--- RECORDS FOR THIS TASK ---
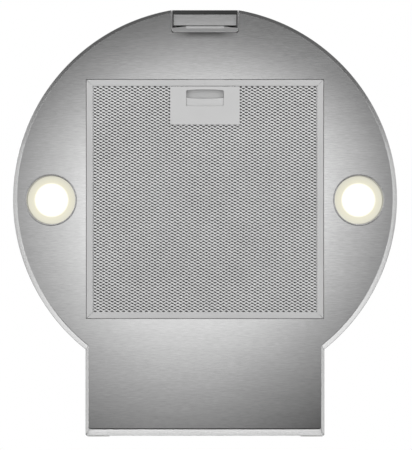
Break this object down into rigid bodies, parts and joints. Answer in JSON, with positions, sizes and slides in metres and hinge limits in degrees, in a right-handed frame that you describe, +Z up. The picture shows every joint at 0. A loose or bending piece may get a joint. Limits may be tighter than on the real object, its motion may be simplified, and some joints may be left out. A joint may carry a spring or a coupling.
{
  "type": "range hood",
  "caption": "Wall chimney range hood with a round steel canopy on a rectangular tail, drop-down grease filter, recessed lights, push-button control and telescopic chimney.",
  "frame": {"origin": "centre of the wall bracket's rear face, which lies on the wall", "axes": "+Z up, +Y into the wall, +X to the right when facing the wall; the canopy reaches towards -Y"},
  "size_m": [0.45, 0.4999, 0.713],
  "materials": {
    "brushed_panel": "brushed stainless steel, grain across the hood",
    "rim_steel": "smooth satin stainless steel",
    "inner_sheet": "galvanised sheet, matte",
    "filter_aluminium": "satin aluminium",
    "filter_mesh": "expanded aluminium mesh",
    "handle_plastic": "fine textured grey plastic",
    "light_trim": "bright plated ring",
    "light_lens": "frosted diffuser, lit",
    "control_metal": "satin aluminium",
    "black_glass": "gloss black",
    "button_plastic": "dark satin plastic",
    "dark_plastic": "moulded black plastic",
    "pale_plastic": "moulded pale plastic",
    "circuit_board": "lacquered circuit board",
    "spring_steel": "drawn steel",
    "cable_rubber": "matte cable sheath"
  },
  "bodies": {
    "hood": {"canopy_shell": "rim_steel", "bottom_panel": "brushed_panel", "top_plate": "brushed_panel", "filter_rail": "inner_sheet", "latch_keeper": "inner_sheet", "tail_partition": "inner_sheet", "rear_pad_left": "pale_plastic", "rear_pad_right": "pale_plastic", "wall_bracket": "inner_sheet", "hanger_plate": "inner_sheet", "light_bezel_left": "light_trim", "light_bezel_right": "light_trim", "light_lens_left": "light_lens", "light_lens_right": "light_lens", "light_board_left": "circuit_board", "light_board_right": "circuit_board", "light_housing_left": "filter_aluminium", "light_housing_right": "filter_aluminium", "control_housing": "control_metal", "control_fascia": "black_glass", "control_plate": "brushed_panel", "control_board": "circuit_board", "blower_case": "inner_sheet", "scroll_left": "dark_plastic", "scroll_right": "dark_plastic", "inlet_ring_left": "dark_plastic", "inlet_ring_right": "dark_plastic", "motor_body": "inner_sheet", "motor_bracket": "inner_sheet", "motor_capacitor": "pale_plastic", "collar_flange": "inner_sheet", "duct_collar": "dark_plastic", "flap_pin": "spring_steel", "electronics_box": "pale_plastic", "electronics_lid": "pale_plastic", "power_board": "circuit_board", "cable_gland": "dark_plastic", "control_cable": "cable_rubber", "light_cable_left": "cable_rubber", "light_cable_right": "cable_rubber", "lower_chimney": "brushed_panel"},
    "grease_filter": {"filter_frame": "filter_aluminium", "filter_mesh_lower": "filter_mesh", "filter_mesh_core": "filter_mesh", "filter_mesh_upper": "filter_mesh", "filter_handle_plate": "handle_plastic"},
    "filter_latch": {"latch_slider": "handle_plastic", "latch_tongue": "spring_steel", "latch_spring": "spring_steel"},
    "key_light": {"button_light": "button_plastic"},
    "key_low": {"button_low": "button_plastic"},
    "key_middle": {"button_middle": "button_plastic"},
    "key_high": {"button_high": "button_plastic"},
    "key_off": {"button_off": "button_plastic"},
    "rotor": {"impeller": "pale_plastic", "motor_shaft": "spring_steel"},
    "front_flap": {"flap_front": "dark_plastic"},
    "rear_flap": {"flap_rear": "dark_plastic"},
    "chimney_slide": {"upper_chimney": "brushed_panel", "chimney_bracket": "inner_sheet"}
  },
  "joints": [
    {"name": "filter_hinge", "type": "hinge", "parent": "hood", "child": "grease_filter", "pos_m": [0, -0.138, -0.1482], "axis": [1, 0, 0], "range_deg": [0, 80], "deforming": ["latch_tongue"]},
    {"name": "latch_slide", "type": "slide", "parent": "grease_filter", "child": "filter_latch", "axis": [0, 1, 0], "range_m": [0, 0.006], "stiffness_N_per_m": 400, "springref_m": -0.002, "deforming": ["latch_spring"]},
    {"name": "press_light", "type": "slide", "parent": "hood", "child": "key_light", "axis": [0, 1, 0], "range_m": [0, 0.001], "stiffness_N_per_m": 800},
    {"name": "press_low", "type": "slide", "parent": "hood", "child": "key_low", "axis": [0, 1, 0], "range_m": [0, 0.001], "stiffness_N_per_m": 800},
    {"name": "press_middle", "type": "slide", "parent": "hood", "child": "key_middle", "axis": [0, 1, 0], "range_m": [0, 0.001], "stiffness_N_per_m": 800},
    {"name": "press_high", "type": "slide", "parent": "hood", "child": "key_high", "axis": [0, 1, 0], "range_m": [0, 0.001], "stiffness_N_per_m": 800},
    {"name": "press_off", "type": "slide", "parent": "hood", "child": "key_off", "axis": [0, 1, 0], "range_m": [0, 0.001], "stiffness_N_per_m": 800},
    {"name": "impeller_spin", "type": "hinge", "parent": "hood", "child": "rotor", "pos_m": [0, -0.16, 0.02], "axis": [1, 0, 0], "continuous": true},
    {"name": "flap_front_hinge", "type": "hinge", "parent": "hood", "child": "front_flap", "pos_m": [0, -0.12, 0.172], "axis": [-1, 0, 0], "range_deg": [0, 80]},
    {"name": "flap_rear_hinge", "type": "hinge", "parent": "hood", "child": "rear_flap", "pos_m": [0, -0.12, 0.172], "axis": [1, 0, 0], "range_deg": [0, 80]},
    {"name": "chimney_telescope", "type": "slide", "parent": "hood", "child": "chimney_slide", "axis": [0, 0, 1], "range_m": [-0.21, 0.06]}
  ]
}
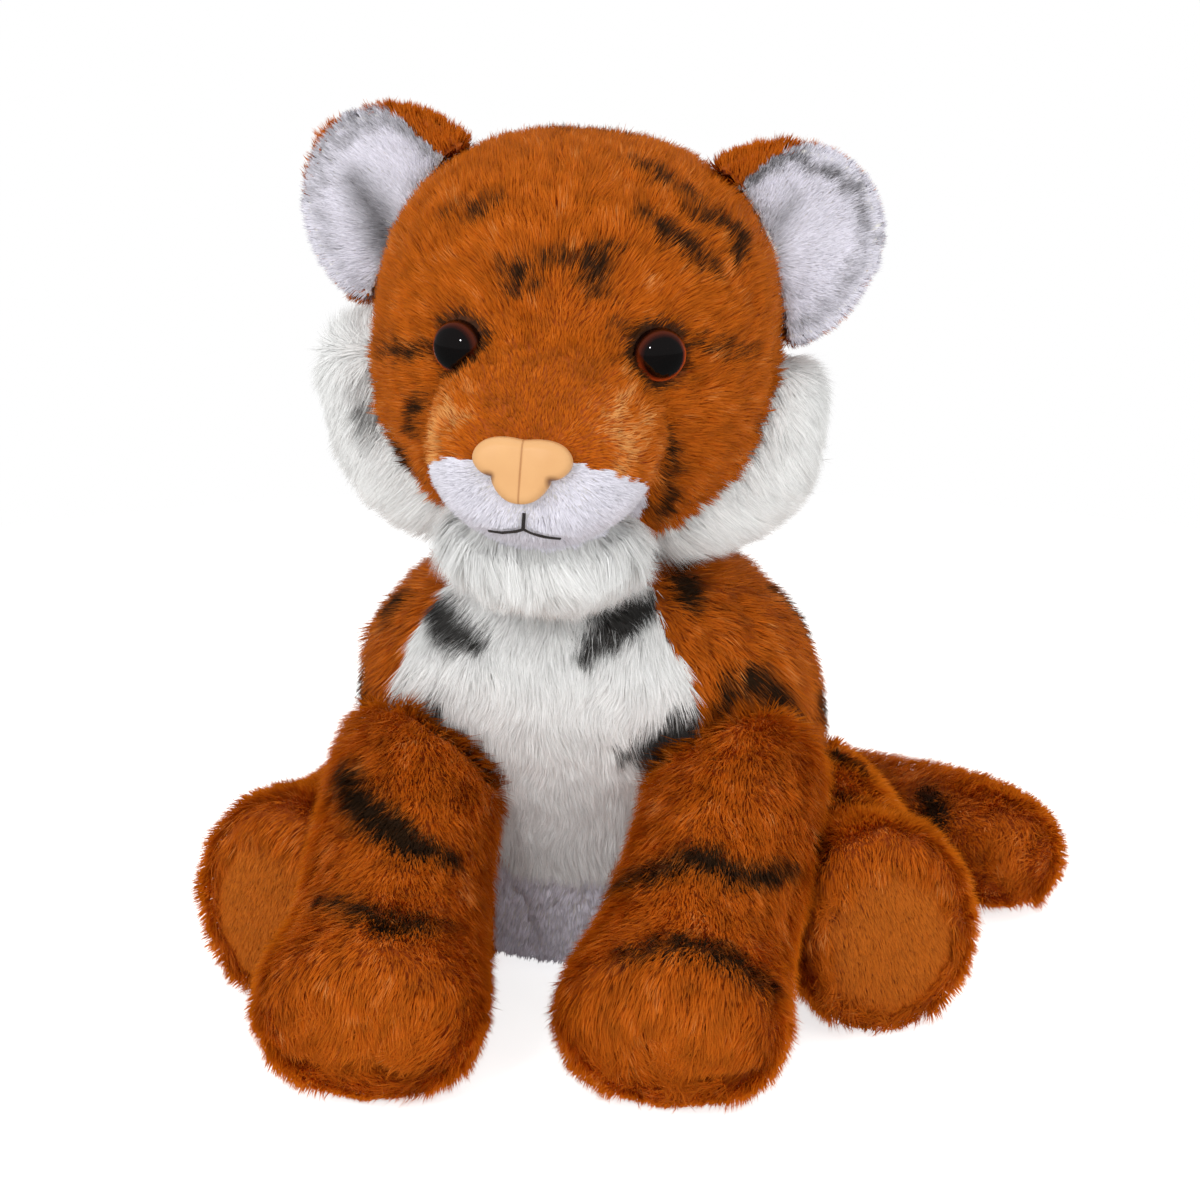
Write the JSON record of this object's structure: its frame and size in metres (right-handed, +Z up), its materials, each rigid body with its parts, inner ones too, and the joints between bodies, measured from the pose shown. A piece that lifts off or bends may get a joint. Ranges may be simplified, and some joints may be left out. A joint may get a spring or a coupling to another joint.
{
  "type": "plush tiger",
  "caption": "Seated plush tiger with sewn covers over filling, a head that turns and nods, ears that fold, legs that lift and a tail that wags.",
  "frame": {"origin": "on the flat of the seat, near its middle, at floor level", "axes": "+Z up; the toy faces -Y; +X is the toy's own left"},
  "size_m": [0.2627, 0.2567, 0.2741],
  "materials": {
    "orange_plush": "matte",
    "white_long_plush": "matte",
    "white_short_plush": "matte",
    "sole_plush": "matte",
    "fibre_filling": "matte",
    "plastic_pellets": "matte",
    "eye_plastic": "gloss",
    "nose_plastic": "satin",
    "washer_plastic": "matte",
    "black_thread": "matte"
  },
  "bodies": {
    "torso": {"back_skin": "orange_plush", "chest_bib": "white_long_plush", "belly_panel": "white_short_plush", "body_stuffing": "fibre_filling", "pellet_bag": "plastic_pellets"},
    "neck": {"neck_stuffing": "fibre_filling"},
    "head": {"face_skin": "orange_plush", "muzzle_skin": "white_short_plush", "chin_skin": "white_long_plush", "cheek_ruff_l": "white_long_plush", "cheek_ruff_r": "white_long_plush", "head_stuffing": "fibre_filling", "eye_l": "eye_plastic", "eye_r": "eye_plastic", "eye_washer_l": "washer_plastic", "eye_washer_r": "washer_plastic", "nose": "nose_plastic", "nose_washer": "washer_plastic", "mouth_stitching": "black_thread"},
    "ear_l": {"ear_front_l": "white_short_plush", "ear_back_l": "orange_plush"},
    "ear_r": {"ear_front_r": "white_short_plush", "ear_back_r": "orange_plush"},
    "front_leg_l": {"front_leg_skin_l": "orange_plush", "front_leg_stuffing_l": "fibre_filling"},
    "front_leg_r": {"front_leg_skin_r": "orange_plush", "front_leg_stuffing_r": "fibre_filling"},
    "hind_leg_l": {"hind_leg_skin_l": "orange_plush", "sole_pad_l": "sole_plush", "hind_leg_stuffing_l": "fibre_filling"},
    "hind_leg_r": {"hind_leg_skin_r": "orange_plush", "sole_pad_r": "sole_plush", "hind_leg_stuffing_r": "fibre_filling"},
    "tail": {"tail_skin": "orange_plush", "tail_stuffing": "fibre_filling"}
  },
  "joints": [
    {"name": "head_turn", "type": "hinge", "parent": "torso", "child": "neck", "pos_m": [-0.002, 0.002, 0.139], "axis": [0, 0, 1], "range_deg": [-30, 30]},
    {"name": "head_nod", "type": "hinge", "parent": "neck", "child": "head", "pos_m": [-0.002, 0.002, 0.139], "axis": [0.9915, 0.1042, -0.0785], "range_deg": [-20, 10]},
    {"name": "ear_fold_l", "type": "hinge", "parent": "head", "child": "ear_l", "pos_m": [0.05207, 0.00582, 0.2307], "axis": [-0.4438, -0.0466, 0.8949], "range_deg": [-15, 20], "stiffness_Nm_per_rad": 0.03},
    {"name": "ear_fold_r", "type": "hinge", "parent": "head", "child": "ear_r", "pos_m": [-0.05402, -0.00533, 0.23909], "axis": [-0.5775, -0.0607, -0.8141], "range_deg": [-15, 20], "stiffness_Nm_per_rad": 0.03},
    {"name": "front_leg_swing_l", "type": "hinge", "parent": "torso", "child": "front_leg_l", "pos_m": [0.05, -0.022, 0.082], "axis": [-1, 0, 0], "range_deg": [0, 40]},
    {"name": "front_leg_swing_r", "type": "hinge", "parent": "torso", "child": "front_leg_r", "pos_m": [-0.038, -0.022, 0.082], "axis": [-1, 0, 0], "range_deg": [0, 40]},
    {"name": "hind_leg_swing_l", "type": "hinge", "parent": "torso", "child": "hind_leg_l", "pos_m": [0.048, 0.036, 0.036], "axis": [-0.7431, 0, 0.6691], "range_deg": [0, 22]},
    {"name": "hind_leg_swing_r", "type": "hinge", "parent": "torso", "child": "hind_leg_r", "pos_m": [-0.04, 0.036, 0.036], "axis": [-0.7431, 0, -0.6691], "range_deg": [0, 22]},
    {"name": "tail_wag", "type": "hinge", "parent": "torso", "child": "tail", "pos_m": [0.008, 0.064, 0.022], "axis": [0, 0, 1], "range_deg": [-6, 30]}
  ]
}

--- WHAT IS EXPECTED ---
Pick out all the lines with the word "that" in them and copy them.

--- ANSWER ---
Break this object down into rigid bodies, parts and joints. Answer in JSON, with positions, sizes and slides in metres and hinge limits in degrees, in a right-handed frame that you describe, +Z up. The picture shows every joint at 0. A loose or bending piece may get a joint. Limits may be tighter than on the real object, its motion may be simplified, and some joints may be left out. A joint may carry a spring or a coupling.
Write the JSON record of this object's structure: its frame and size in metres (right-handed, +Z up), its materials, each rigid body with its parts, inner ones too, and the joints between bodies, measured from the pose shown. A piece that lifts off or bends may get a joint. Ranges may be simplified, and some joints may be left out. A joint may get a spring or a coupling to another joint.
  "caption": "Seated plush tiger with sewn covers over filling, a head that turns and nods, ears that fold, legs that lift and a tail that wags.",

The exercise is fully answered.